Une opération inévitable ?

Pour autant, cette opération, si elle va à son terme (Google évoque comme échéance la fin de l’année), pourrait représenter une opportunité pour l’écosystème Android. C'est d'ailleurs ce que se sont empressés de déclarer les patrons de ses principaux partenaires. Avec le rachat de Motorola, Google va en effet hériter d’un portefeuille de près de 25.000 brevets.
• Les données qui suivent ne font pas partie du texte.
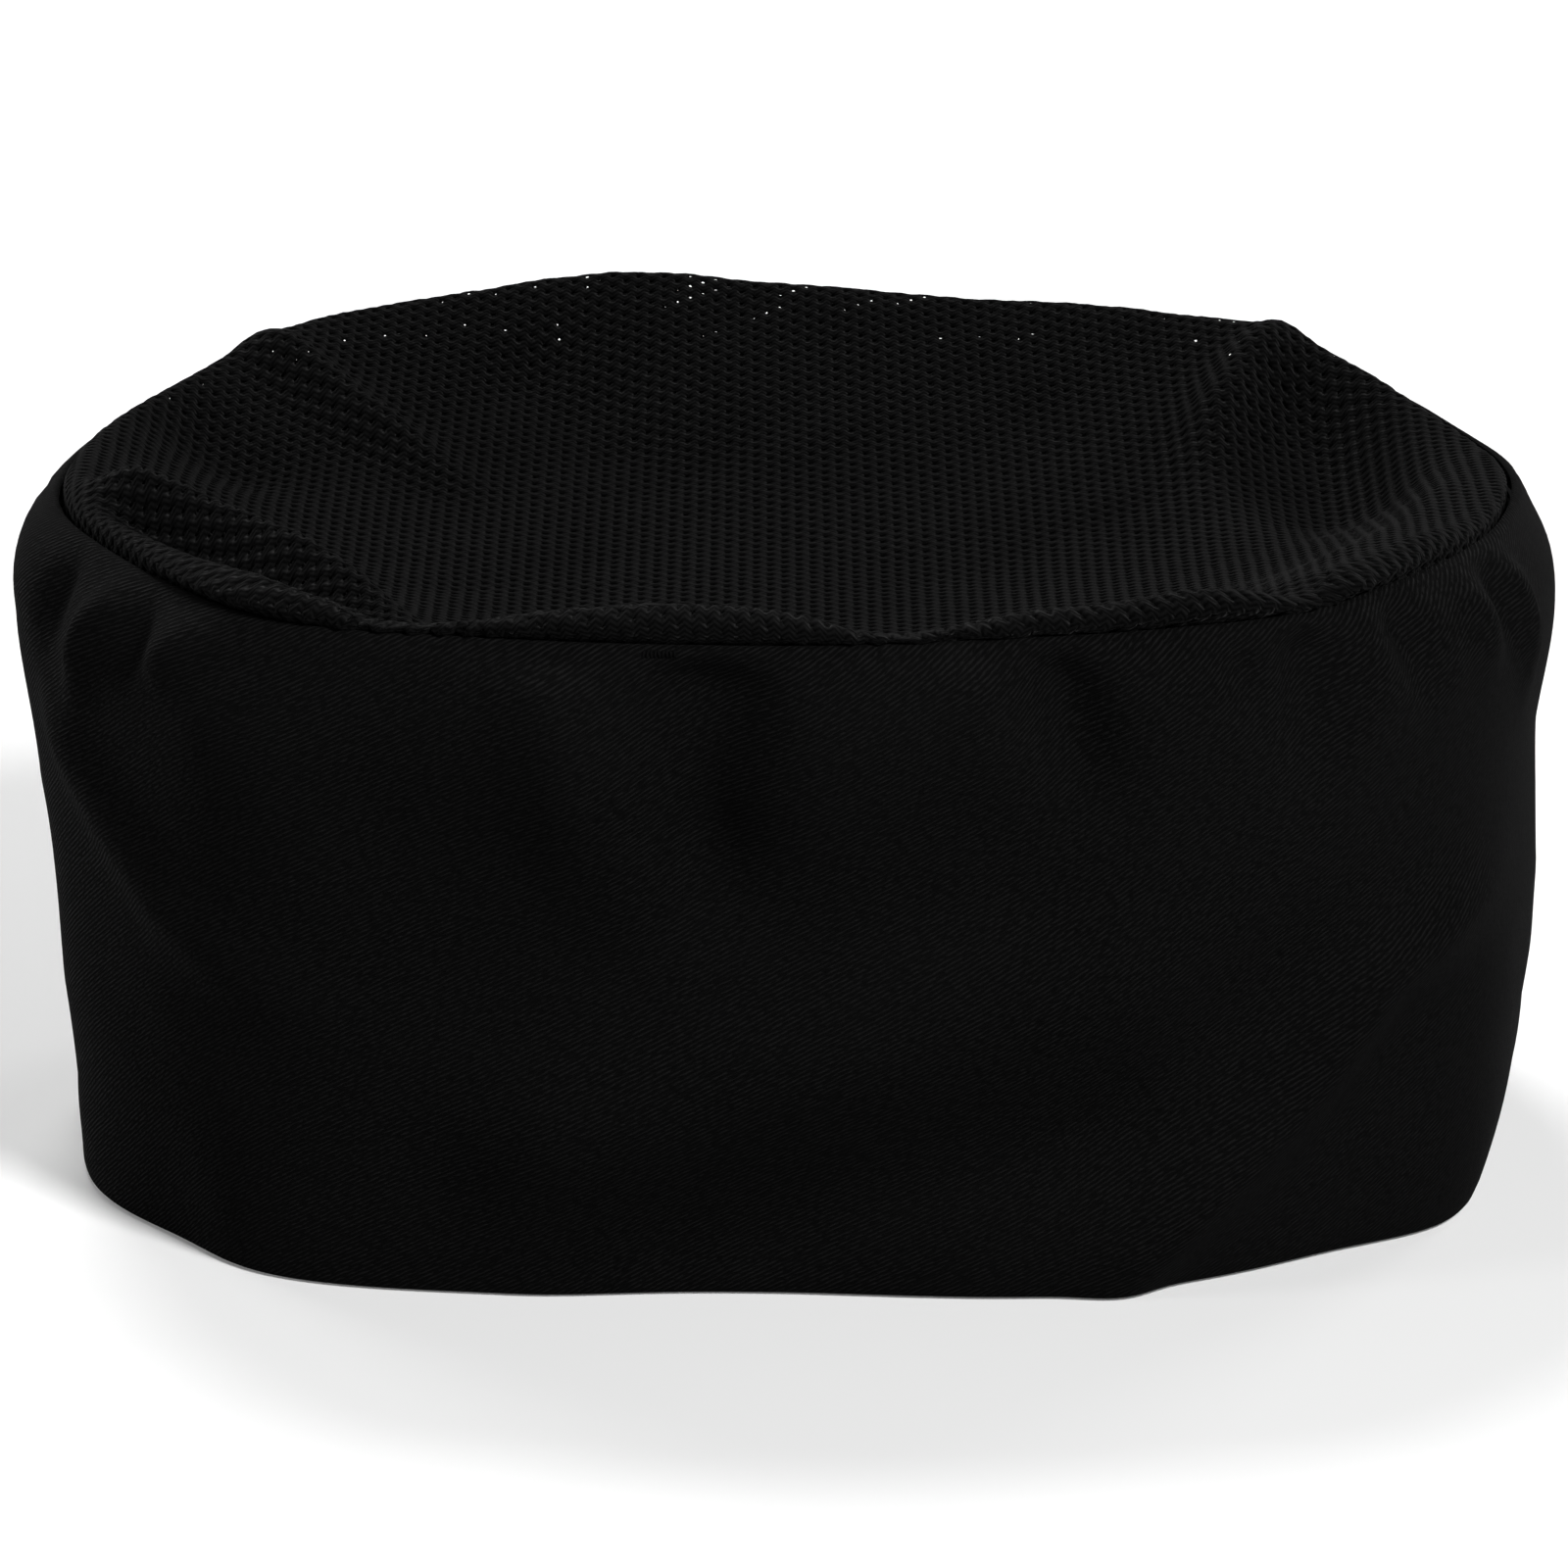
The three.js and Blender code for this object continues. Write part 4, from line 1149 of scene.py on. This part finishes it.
def tufts(name, material, side, inset, facing, body, hooks):
    """The working face of a fastener patch: rows of little hooks, or a pile of little loops."""
    draw = np.random.default_rng(8 if hooks else 9)
    pitch = 1.25
    first_x = -STRAP_FREE_END + PATCH_MARGIN
    x, z = np.meshgrid(
        np.arange(first_x + 1.4, first_x + PATCH_LENGTH - 1.2, pitch),
        np.arange(STRAP_BOTTOM + PATCH_MARGIN + 1.3, STRAP_TOP - PATCH_MARGIN - 1.1, pitch))
    scatter = 0.02 if hooks else 0.25
    x = side * x.ravel() + draw.normal(0, scatter, x.size)
    z = z.ravel() + draw.normal(0, scatter, z.size)
    lean = draw.uniform(0, 2 * math.pi, x.size)
    if hooks:
        lean = np.where(lean < math.pi, 0.0, math.pi)
    arc = math.pi * np.linspace(0, 1, 5) * (0.85 if hooks else 1.0)
    reach = 0.28 * (1 - np.cos(arc))
    rise = 0.3 * np.sin(arc) - 0.08
    at_x = x[:, None] + reach * np.cos(lean)[:, None]
    at_z = z[:, None] + reach * np.sin(lean)[:, None]
    outward = wall_outward(at_x, at_z)
    centres = rear_wall(at_x, at_z) - outward * (inset - facing * rise)[None, :, None]
    vertices, faces = [], []
    for centre, away in zip(centres, outward):
        add_capsule(vertices, faces, centre, away, 0.09, sides=4)
    obj = make_object(name, vertices, faces, sharp=80)
    dress(obj, material, body)
    return obj


def patch_stitches(name, material, side, depth, facing, body, node):
    """A rectangle of stitches round a patch, on the strap's other face."""
    inner = 1.7
    low_x = -STRAP_FREE_END + PATCH_MARGIN + inner
    high_x = low_x + PATCH_LENGTH - 2 * inner
    low_z, high_z = STRAP_BOTTOM + PATCH_MARGIN + inner, STRAP_TOP - PATCH_MARGIN - inner
    long_run, short_run = np.linspace(low_x, high_x, 40), np.linspace(low_z, high_z, 16)
    x = np.concatenate([long_run, high_x + 0 * short_run, long_run[::-1], low_x + 0 * short_run])
    z = np.concatenate([low_z + 0 * long_run, short_run, high_z + 0 * long_run, short_run[::-1]])
    moved = np.concatenate([[True], np.hypot(np.diff(x), np.diff(z)) > 1e-6])
    x, z = side * x[moved], z[moved]
    outward = wall_outward(x, z)
    path = rear_wall(x, z) - outward * depth
    obj = thread_run(name, path, outward * facing, 2.0, 0.5, THREAD_RADIUS)
    dress(obj, material, body)
    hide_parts(node)


def make_adjuster(twill, hook, loop, thread):
    hook_strap = strip("hook_strap_cloth", twill, STRAP_ROOT, -STRAP_FREE_END,
                       STRAP_BOTTOM, STRAP_TOP, hook_inset, STRAP_THICKNESS, None)
    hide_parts("hook_strap_root", "hook_strap_flap")
    fold_places = np.array([STRAP_HINGE + FOLD_HALF, STRAP_HINGE - FOLD_HALF])
    middle = (STRAP_BOTTOM + STRAP_TOP) / 2
    fold = rear_wall(fold_places, middle, STRAP_INSET) * MM
    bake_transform(hook_strap)
    loop_strap = strip("loop_strap_cloth", twill, -STRAP_ROOT, STRAP_FREE_END,
                       STRAP_BOTTOM, STRAP_TOP, loop_inset, STRAP_THICKNESS, None)
    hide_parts("loop_strap_root", "loop_strap_flap")
    fold = rear_wall(-fold_places, middle, STRAP_INSET) * MM
    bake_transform(loop_strap)
    patch("hook_tape_patch", hook, 1, HOOK_PATCH_INSET, "hook_strap", "hook_patch")
    patch("loop_tape_patch", loop, -1, LOOP_PATCH_INSET, "loop_strap", "loop_patch")
    tufts("hook_field", hook, 1, HOOK_PATCH_INSET + PATCH_THICKNESS, -1, "hook_strap",
          True)
    tufts("loop_field", loop, -1, LOOP_PATCH_INSET, 1, "loop_strap", False)
    patch_stitches("hook_patch_stitches", thread, 1, STRAP_INSET, 1, "hook_strap",
                   "hook_patch_stitching")
    patch_stitches("loop_patch_stitches", thread, -1, LOOP_STRAP_INSET + STRAP_THICKNESS, -1,
                   "loop_strap", "loop_patch_stitching")


# ---- Inside ----------------------------------------------------------------------------------
INNER_FACE = 2.8
SWEATBAND_LOW, SWEATBAND_HIGH = 3.0, 35.0


def make_sweatband(terry, thread):
    start = float(rear_turn(-60, SWEATBAND_HIGH, INNER_FACE))
    end = float(rear_turn(60, SWEATBAND_HIGH, INNER_FACE)) + 1
    turns, distances = even_turns(start, end, 2.2)
    bulge = 0.7
    share = np.linspace(0, 1, 19)
    heights = SWEATBAND_LOW + (SWEATBAND_HIGH - SWEATBAND_LOW) * share
    heights = heights[None, :]
    depth = (INNER_FACE + 0.75 + bulge * np.sin(math.pi * share) ** 0.6)[None, :]
    depth = depth + 0.25 * ripple(distances[:, None], heights, 51, 26)
    depth = depth - 0.75 * hump(heights, SWEATBAND_HIGH - 2.4, 0.9)
    ends = np.minimum(distances, distances[-1] - distances)[:, None]
    depth = INNER_FACE + (depth - INNER_FACE) * (0.35 + 0.65 * smooth_step(ends, 0, 3))
    grid = wall(turns[:, None], heights + 0 * depth, depth)
    obj = cloth("sweatband_terry", grid[:, ::-1], 0.9, flat_places(distances, heights[0][::-1]))
    dress(obj, terry)
    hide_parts("sweatband")
    ring_stitches("sweatband_stitches", thread, SWEATBAND_HIGH - 2.4, INNER_FACE + 0.85,
                  start + 0.004, end - 0.004, "sweatband_stitching")


SEAM_TAPE_LOW, SEAM_TAPE_WIDTH = 75, 10


def make_seam_tape(tape, thread):
    start, end = REAR_SEAM_TURN, REAR_SEAM_TURN + 1
    turns, distances = even_turns(start, end, 2.0, 80)
    share = np.linspace(0, 1, 9)
    heights = SEAM_TAPE_LOW + SEAM_TAPE_WIDTH * share
    depth = INNER_FACE + 0.5 + 0.25 * np.sin(math.pi * share) ** 0.5
    depth = depth[None, :] + 0.12 * ripple(distances[:, None], heights[None, :], 61, 11)
    grid = wall(turns[:, None], heights[None, :] + 0 * depth, depth)
    obj = cloth("seam_tape", grid[:, ::-1], 0.5, flat_places(distances, heights[::-1]))
    dress(obj, tape)
    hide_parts("crown_seam_tape")
    ring_stitches("crown_seam_stitches", thread, SEAM_TAPE_LOW + 8.2, INNER_FACE + 0.72, start, end,
                  "crown_seam_stitching")


LABEL_TOP, LABEL_LENGTH = 70, 30
LABEL_TURNS = 0.05                # how much of a turn the label takes up


def make_label(cloth_material, thread):
    """A blank woven label, folded double and sewn in by its top edge."""
    start = float(rear_turn(-67, LABEL_TOP, INNER_FACE))
    turns, distances = even_turns(start, start + LABEL_TURNS, 0.9, 55)
    share = np.linspace(0, 1, 24)
    heights = LABEL_TOP - LABEL_LENGTH * share
    lift = 0.45 + 1.1 * share**2 + 0.4 * share * np.sin(distances / distances[-1] * math.pi)[:, None]
    grid = wall(turns[:, None], heights[None, :] + 0 * lift, INNER_FACE + lift)
    obj = cloth("blank_label", grid, 0.35, flat_places(distances, heights))
    dress(obj, cloth_material)
    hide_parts("care_label")
    ring_stitches("label_stitches", thread, LABEL_TOP - 1.4, INNER_FACE + 0.6,
                  start + 0.003, start + LABEL_TURNS - 0.003)


make_camera()
make_stage()
TWILL = twill_material()
NET = net_material()
LINING = weave_material("lining_cloth", (0.0035, 0.0035, 0.0037), 0.5 * MM)
TAPE = weave_material("binding_tape", (0.003, 0.003, 0.0032), 0.45 * MM)
TERRY = pile_material("sweatband_terry", (0.0035, 0.0035, 0.0035), 1100, 0.0004, sheen=0.0)
FELT = pile_material("interfacing", (0.01, 0.01, 0.01), 900, 0.0001, sheen=0.0)
THREAD = thread_material()
STRAP = weave_material("strap_cloth", (0.0022, 0.0022, 0.0023), 0.5 * MM)
HOOK = pile_material("hook_tape", (0.003, 0.003, 0.003), 1500, 0.0001, roughness=0.5, sheen=0.0)
LOOP = pile_material("loop_tape", (0.0045, 0.0045, 0.0045), 1300, 0.0003, sheen=0.0)
LABEL = weave_material("label_cloth", (0.006, 0.006, 0.0062), 0.3 * MM, roughness=0.6)

make_band(TWILL)
make_crown(NET)
inner_ring("stiffener", FELT, "band_interfacing", low=3.4, high=83, inset=0.75,
           thickness=0.4, margin=3)
inner_ring("inner_lining", LINING, "band_lining", low=1.4, high=86, inset=1.95,
           thickness=0.45, margin=0.4)
make_seam_tape(TAPE, THREAD)
make_sweatband(TERRY, THREAD)
make_label(LABEL, THREAD)
arch_binding(TAPE)
arch_stitches(THREAD)
satin("bartack_right_stitches", THREAD, "bartack_right", 45, 12, 2.2, 14, 0.12, seed=3)
satin("bartack_left_stitches", THREAD, "bartack_left", -45, 12, 2.2, 14, 0.12, seed=4)
satin("seam_tack_stitches", THREAD, "seam_tack", 0, 87.0, 1.2, 4.0, 0.02, seed=6, upright=False,
      turn=0.975, radius=0.17)
make_adjuster(STRAP, HOOK, LOOP, THREAD)
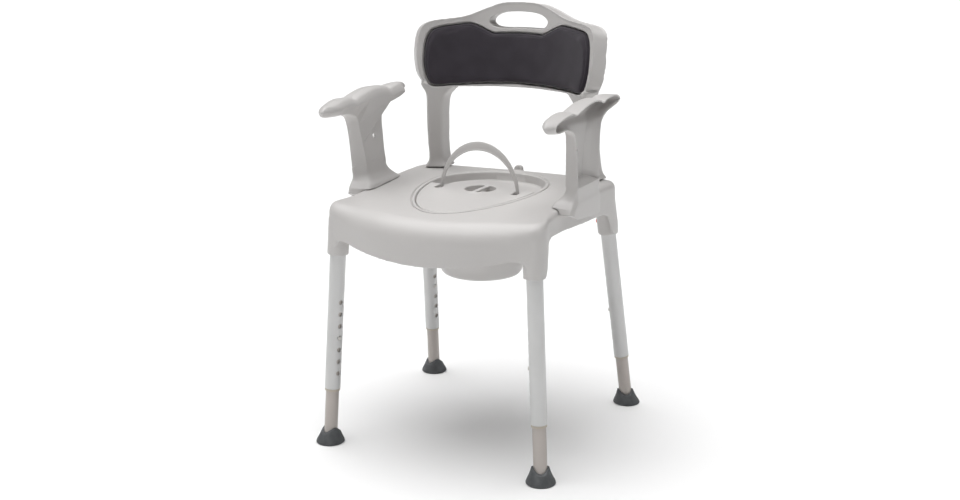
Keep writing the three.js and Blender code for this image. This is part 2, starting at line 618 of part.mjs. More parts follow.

Brevets qui pourront s’avérer utiles pour contrer les multiples attaques pour violation de la propriété intellectuelle dont font l’objet Google et ses partenaires.

Selon certains observateurs, Google n’avait tout simplement pas d’autre choix que de racheter Motorola Mobility, même à ce prix de 12,5 Md$ : pour Gigaom, Microsoft était sur les rangs pour la priorité intellectuelle, un lot de brevet qui aurait pu torpiller Android. Florian Mueller, spécialiste des questions de propriété intellectuelle autour desquelles s’écharpent joyeusement les géants de l’informatique ces temps-ci, a même relevé un élément impressionnant de l’accord : Google est prêt à verser 2,5 Md$ à Motorola Mobility en cas d’échec du rachat. Un record selon Florian Mueller, le signe d’un acheteur «désespéré» qui n’avait peut-être pas envie que «Motorola Mobility se rende face à Microsoft et à Apple», dans les procès qui l’y opposent. Une véritable course à l’armement, pour certains.

Apple, Microsoft et même Oracle sont en tout cas bien décidés à faire condamner Google sur ce terrain des brevets. Microsoft a déjà obtenu de la plupart des partenaires de Google qu’ils lui reversent des royalties sur leurs ventes d’appareils sous Android. Quant à Samsung et HTC, ses deux premiers partenaires, ils ont aussi Apple sur le dos. Dans quelle mesure le rachat de Motorola va permettre à Google de protéger son écosystème contre les attaques d’Apple ? L’avenir le dira.